Sag is like this thing in an amp where you hit a note and it kind of takes a second. It goes through the tubes kind of has this natural compression and the transformer has to figure out what to do with it. And that's what people like about a lot of things, because it's kind of apologetic to your playing. 

DD: That Tweed Deluxe sags like crazy!

JM: It's kind of a compressor. So you start doing that Stevie Ray Vaughan stuff and you realize, Oh he liked this stuff because it was so fast. 

It's immovable and it's lightning fast and I love that. I love an amp that doesn't back down it just stays there. And so that's the Steel String Singer thing to me.
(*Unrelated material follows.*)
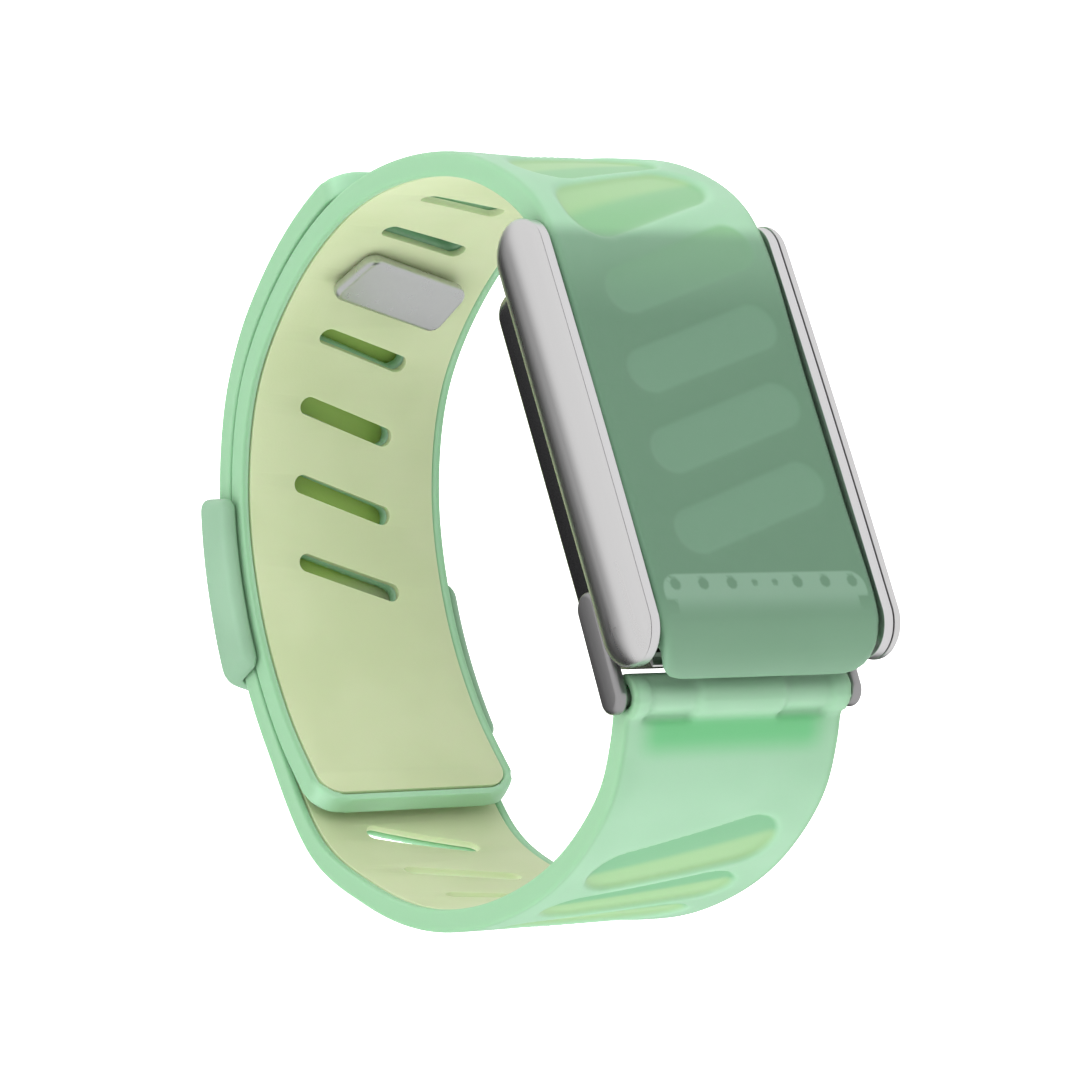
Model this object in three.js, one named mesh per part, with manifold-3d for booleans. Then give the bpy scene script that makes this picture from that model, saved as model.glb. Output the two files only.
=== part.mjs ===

Guitar World - October 2021
Interview from October 2021 Issue of Guitar World magazine

And interestingly enough, the Dumble really intersects with early Eighties session work, right? Like, Stevie Ray Vaughan was kind of an anomaly in that Dumble world because almost everyone else using a Dumb e was kind of doing really clean stuff. I mean, I know guys like Larry Carlton and Robben Ford were making it sing with distortion, but it was mostly clean tones you were hearing with that amp.

And so it worked really, really well to take a Silver Sky, which is already kind of hi-fi, and run it through a Dumble and a direct, and then maybe an old Fender combo for the softness. Because those old Fenders apologize really well for the notes. But for that kind of session-player, speed-of-note thing, that picking response really comes from direct input or a Dumble amp, which, really, is a direct-input amplifier. Even though it's coming through a speaker, everything in those amps moves so fast, and in the best, cleanest way, that when you pick that single-note stuff, you're just in heaven because the notes are so crisp.